MORGANTOWN – It all started with a trip to Lowe’s.
Working a series of local thefts at the national home improvement chain, officers with the Monongalia County Sheriff’s Department were granted access to the license plate recognition cameras positioned in the store’s parking lot. Every Lowe’s store in America has them. Walmart and Sheetz aren’t far behind.
MCSD Detective Josh Ward said that experience put the cameras on the department’s radar as an emerging force multiplier for law enforcement efforts.
The point was hammered home sometime later, when a detective with the MCSD closed the book on a murder case after a vehicle submitted to the National Crime Information Center passed by an LPR camera in Michigan.
Since then, Marion County has invested in a network of 20 LPR cameras. In the year or so they’ve been in place, MECCA 911 Director Jim Smith said, alerts from the system have helped solve some 200 crimes ranging from child abductions to large-scale drug trafficking. He said Marion County is currently discussing the placement of 20 more cameras.
Ward and Smith were joined by Sheriff Todd Forbes, MCSD Administrator Mark Ralston, MCSD Detective Stephen Currie and Kyle Sappington of the Morgantown Police Department and Mon Metro Drug Task Force on Wednesday to propose the implementation of LPR cameras in Monongalia County.
They told the Monongalia County Commission that 20 cameras, plus the software and support from industry leader Flock Safety, comes with a $193,000 price tag – or roughly $64,300 annually across a three-year contract. The price would come down to $180,000 if the county signs on by Nov. 14.
“Everybody thinks they just read license plates. They don’t. They can read the color, make and model of your vehicle,” Ward said. “Say we get a child abduction, or an armed robbery, or really anything, and they say it was a red SUV. If we have a license plate reader in that area, we can say, ‘Give me every red SUV that passed through that area in the last 5-10 minutes. It’s going to capture an image and the license plate of every red SUV that goes through that area.”
The Flock system is tied in with the NCIC – the national database created to facilitate the rapid exchange of information between federal, state and local agencies – as well as the Amber Alert and Silver Alert systems.
Additionally, officers would be keyed into emerging situations, like abductions and violent crime, but the day-to-day implementation would be more tailored to the specific cases being worked by individual officers, detectives and task force members.
“So, say we have 150 officers using this; everybody’s can be different. I can have four or five vehicle descriptions that I’m personally looking for, and I’ll only get the alerts for those, and then the Amber Alerts and that kind of big stuff,” Forbes said.
Ward offered an example.
“There was a missing person that I worked. She was experiencing some psychiatric issues and some substance abuse issues. She left home and we searched for her for about two months. It turns out she’d left the county. She went up to Preston County where she was later found deceased,” he said. “A license plate reader could have had our guys, in real time, tracking that vehicle as it was moving around our county, because weeks later, when I did get her cellphone data, it showed that she drove around our county for some time that day.”

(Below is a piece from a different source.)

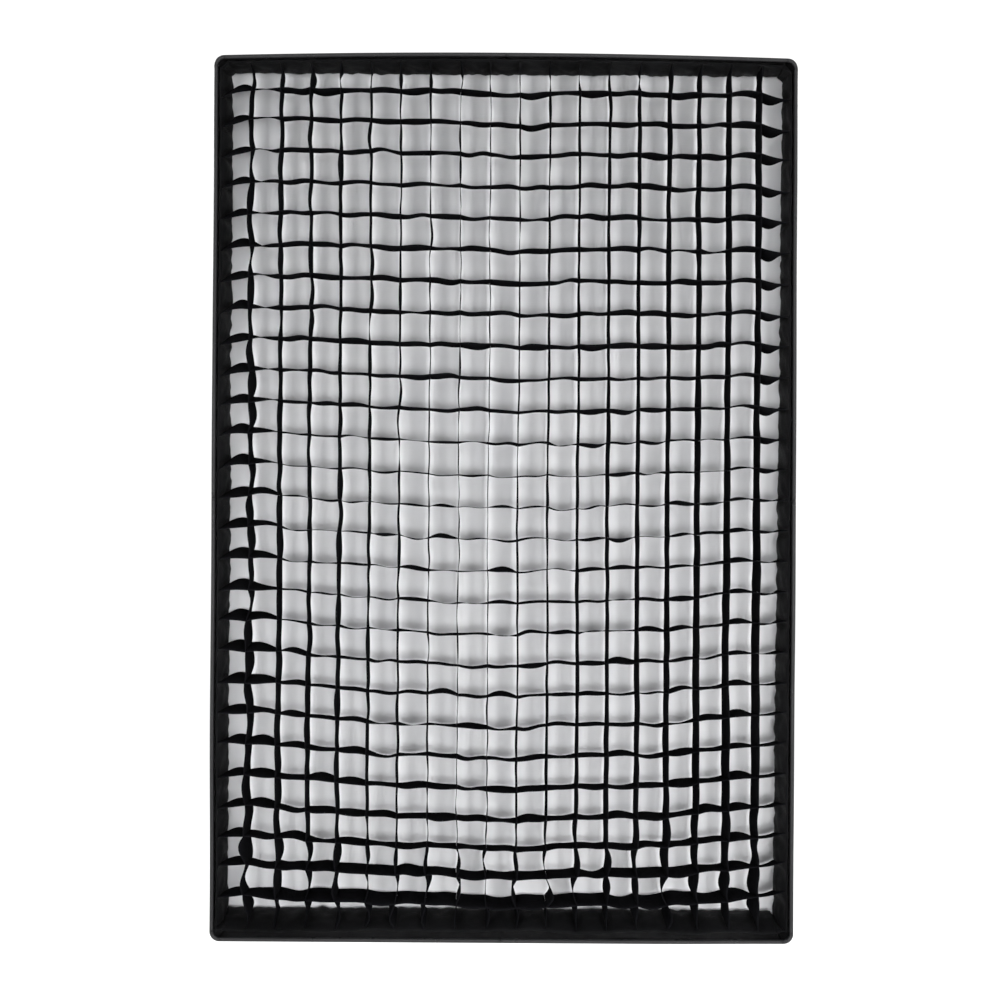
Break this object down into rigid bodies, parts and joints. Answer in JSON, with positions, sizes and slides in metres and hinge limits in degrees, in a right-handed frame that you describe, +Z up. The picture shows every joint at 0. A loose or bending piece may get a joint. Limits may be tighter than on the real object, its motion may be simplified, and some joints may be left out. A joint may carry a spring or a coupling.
{
  "type": "rectangular softbox with grid",
  "caption": "Folding rectangular studio softbox with white front diffuser, fabric eggcrate grid and turning bayonet ring for a studio light.",
  "frame": {"origin": "centre of the adapter's bore, on the seat that meets the light", "axes": "+Z up along the long side, +X right seen from the front, +Y back towards the light"},
  "size_m": [0.8, 0.4865, 1.212],
  "materials": {
    "cast_metal": "black powder coat on cast aluminium",
    "glide_plastic": "low friction plastic, off-white",
    "zinc_steel": "zinc plated steel",
    "black_steel": "black painted pressed steel",
    "rod_steel": "sprung steel wire rod",
    "tip_plastic": "moulded cap",
    "knob_rubber": "fluted moulded knob",
    "black_nylon": "black woven nylon with piping",
    "shell_cloth": "black woven nylon outside, silver lining inside",
    "diffusion_cloth": "thin white diffusion cloth",
    "hook_tape": "black hook and loop tape",
    "grid_cloth": "matt black woven cloth"
  },
  "bodies": {
    "adapter": {"mount_adapter": "cast_metal"},
    "speedring": {"ring_body": "cast_metal", "glide_ring": "glide_plastic", "retaining_ring": "cast_metal", "retaining_screws": "zinc_steel", "rod_brackets": "black_steel", "bracket_screws": "zinc_steel", "hinge_pins": "zinc_steel", "rear_cuff": "black_nylon", "inner_baffle": "diffusion_cloth", "baffle_tabs": "hook_tape"},
    "pad": {"lock_pad": "glide_plastic"},
    "knob": {"lock_knob": "knob_rubber", "lock_screw": "zinc_steel"},
    "rod_upper_right_arm": {"rod_holder_upper_right": "black_steel", "rod_upper_right": "rod_steel", "rod_tip_upper_right": "tip_plastic", "rod_pocket_upper_right": "black_nylon", "lip_corner_upper_right": "black_nylon"},
    "flap_top_right": {"panel_top_right": "shell_cloth", "lip_top_right": "black_nylon"},
    "flap_right_upper": {"panel_right_upper": "shell_cloth", "lip_right_upper": "black_nylon"},
    "rod_upper_left_arm": {"rod_holder_upper_left": "black_steel", "rod_upper_left": "rod_steel", "rod_tip_upper_left": "tip_plastic", "rod_pocket_upper_left": "black_nylon", "lip_corner_upper_left": "black_nylon"},
    "flap_top_left": {"panel_top_left": "shell_cloth", "lip_top_left": "black_nylon"},
    "flap_left_upper": {"panel_left_upper": "shell_cloth", "lip_left_upper": "black_nylon"},
    "rod_lower_left_arm": {"rod_holder_lower_left": "black_steel", "rod_lower_left": "rod_steel", "rod_tip_lower_left": "tip_plastic", "rod_pocket_lower_left": "black_nylon", "lip_corner_lower_left": "black_nylon"},
    "flap_bottom_left": {"panel_bottom_left": "shell_cloth", "lip_bottom_left": "black_nylon"},
    "flap_left_lower": {"panel_left_lower": "shell_cloth", "lip_left_lower": "black_nylon"},
    "rod_lower_right_arm": {"rod_holder_lower_right": "black_steel", "rod_lower_right": "rod_steel", "rod_tip_lower_right": "tip_plastic", "rod_pocket_lower_right": "black_nylon", "lip_corner_lower_right": "black_nylon"},
    "flap_bottom_right": {"panel_bottom_right": "shell_cloth", "lip_bottom_right": "black_nylon"},
    "flap_right_lower": {"panel_right_lower": "shell_cloth", "lip_right_lower": "black_nylon"},
    "diffuser": {"front_diffuser": "diffusion_cloth", "diffuser_tape": "hook_tape"},
    "grid": {"grid_border": "grid_cloth", "grid_vertical_strips": "grid_cloth", "grid_horizontal_strips": "grid_cloth"}
  },
  "joints": [
    {"name": "softbox_rotation", "type": "hinge", "parent": "adapter", "child": "speedring", "pos_m": [0, 0, 0], "axis": [0, 1, 0], "continuous": true},
    {"name": "lock_pad_travel", "type": "slide", "parent": "speedring", "child": "pad", "axis": [1, 0, 0], "range_m": [0, 0.002]},
    {"name": "lock_knob_turn", "type": "hinge", "parent": "pad", "child": "knob", "pos_m": [0.095, -0.0075, 0], "axis": [1, 0, 0], "range_deg": [0, 720]},
    {"name": "fold", "type": "hinge", "parent": "speedring", "child": "rod_upper_right_arm", "pos_m": [0.04072, -0.033, 0.06179], "axis": [0.835, 0, -0.5502], "range_deg": [0, 50], "deforming": ["rear_cuff", "inner_baffle", "baffle_tabs", "front_diffuser", "diffuser_tape", "grid_border", "grid_vertical_strips", "grid_horizontal_strips", "panel_top_right", "lip_top_right", "panel_right_upper", "lip_right_upper", "lip_corner_upper_right", "rod_pocket_upper_right", "panel_top_left", "lip_top_left", "panel_left_upper", "lip_left_upper", "lip_corner_upper_left", "rod_pocket_upper_left", "panel_bottom_left", "lip_bottom_left", "panel_left_lower", "lip_left_lower", "lip_corner_lower_left", "rod_pocket_lower_left", "panel_bottom_right", "lip_bottom_right", "panel_right_lower", "lip_right_lower", "lip_corner_lower_right", "rod_pocket_lower_right"]},
    {"name": "flap_top_right_seam", "type": "hinge", "parent": "rod_upper_right_arm", "child": "flap_top_right", "pos_m": [0.398, -0.4, 0.604], "axis": [-0.4545, 0.511, -0.7296], "range_deg": [0, 59]},
    {"name": "flap_right_upper_seam", "type": "hinge", "parent": "rod_upper_right_arm", "child": "flap_right_upper", "pos_m": [0.398, -0.4, 0.604], "axis": [0.4545, -0.511, 0.7296], "range_deg": [0, 56.9]},
    {"name": "rod_fold_upper_left", "type": "hinge", "parent": "speedring", "child": "rod_upper_left_arm", "pos_m": [-0.04072, -0.033, 0.06179], "axis": [0.835, 0, 0.5502], "range_deg": [0, 50]},
    {"name": "flap_top_left_seam", "type": "hinge", "parent": "rod_upper_left_arm", "child": "flap_top_left", "pos_m": [-0.398, -0.4, 0.604], "axis": [-0.4545, -0.511, 0.7296], "range_deg": [0, 59]},
    {"name": "flap_left_upper_seam", "type": "hinge", "parent": "rod_upper_left_arm", "child": "flap_left_upper", "pos_m": [-0.398, -0.4, 0.604], "axis": [0.4545, 0.511, -0.7296], "range_deg": [0, 56.9]},
    {"name": "rod_fold_lower_left", "type": "hinge", "parent": "speedring", "child": "rod_lower_left_arm", "pos_m": [-0.04072, -0.033, -0.06179], "axis": [-0.835, 0, 0.5502], "range_deg": [0, 50]},
    {"name": "flap_bottom_left_seam", "type": "hinge", "parent": "rod_lower_left_arm", "child": "flap_bottom_left", "pos_m": [-0.398, -0.4, -0.604], "axis": [0.4545, 0.511, 0.7296], "range_deg": [0, 59]},
    {"name": "flap_left_lower_seam", "type": "hinge", "parent": "rod_lower_left_arm", "child": "flap_left_lower", "pos_m": [-0.398, -0.4, -0.604], "axis": [-0.4545, -0.511, -0.7296], "range_deg": [0, 56.9]},
    {"name": "rod_fold_lower_right", "type": "hinge", "parent": "speedring", "child": "rod_lower_right_arm", "pos_m": [0.04072, -0.033, -0.06179], "axis": [-0.835, 0, -0.5502], "range_deg": [0, 50]},
    {"name": "flap_bottom_right_seam", "type": "hinge", "parent": "rod_lower_right_arm", "child": "flap_bottom_right", "pos_m": [0.398, -0.4, -0.604], "axis": [0.4545, -0.511, -0.7296], "range_deg": [0, 59]},
    {"name": "flap_right_lower_seam", "type": "hinge", "parent": "rod_lower_right_arm", "child": "flap_right_lower", "pos_m": [0.398, -0.4, -0.604], "axis": [-0.4545, 0.511, 0.7296], "range_deg": [0, 56.9]},
    {"name": "grid_pull_off", "type": "slide", "parent": "speedring", "child": "grid", "axis": [0, -1, 0], "range_m": [0, 0.3]},
    {"name": "diffuser_pull_off", "type": "slide", "parent": "speedring", "child": "diffuser", "axis": [0, -1, 0], "range_m": [0, 0.15]}
  ],
  "couplings": [
    {"joint": "lock_knob_turn", "follows": "lock_pad_travel", "rad_per_m": 6283.2},
    {"joint": "flap_top_right_seam", "follows": "fold", "ratio": 1.1698},
    {"joint": "flap_right_upper_seam", "follows": "fold", "ratio": 1.1285},
    {"joint": "rod_fold_upper_left", "follows": "fold", "ratio": 1},
    {"joint": "flap_top_left_seam", "follows": "fold", "ratio": 1.1698},
    {"joint": "flap_left_upper_seam", "follows": "fold", "ratio": 1.1285},
    {"joint": "rod_fold_lower_left", "follows": "fold", "ratio": 1},
    {"joint": "flap_bottom_left_seam", "follows": "fold", "ratio": 1.1698},
    {"joint": "flap_left_lower_seam", "follows": "fold", "ratio": 1.1285},
    {"joint": "rod_fold_lower_right", "follows": "fold", "ratio": 1},
    {"joint": "flap_bottom_right_seam", "follows": "fold", "ratio": 1.1698},
    {"joint": "flap_right_lower_seam", "follows": "fold", "ratio": 1.1285},
    {"joint": "diffuser_pull_off", "follows": "grid_pull_off", "ratio": 0.5}
  ]
}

While receptive to the pitch, individual members of the commission raised a couple concerns.
One is cost.
In addition to potentially having local agencies assist with the bill at some point down the road, Smith said the system would also be an appropriate use of opioid settlement funds, noting that in conjunction with supporting those who are addicted, clamping down on the transport and distribution of drugs in the county is money well spent.
“I think it’s programs like this where you start seeing actual results coming out of it. To try to stop those kids before they start using those drugs,” he said. “Because if you get drugs off the street, they may not be there Friday night in a certain bar downtown where they would have been.”
Additionally, Commissioner Tom Bloom said he has concerns about who would have access to the system. He provided a timely example of federal agencies using the local cameras to aid in efforts like immigration enforcement.
“I’m really worried about that part – sharing,” he said. “There’s a difference if it stays in the community, but what happens if, the next thing I know, we have to share everything at the federal level. I’m really worried about that, and potential abuse.”
Ward explained that the system would be administered locally.
“So, if we are in control of it, we approve who gets access to it and for what reasons,” he said.
“I can assure you, we’re not doing this on behalf of anybody from ICE,” Forbes added.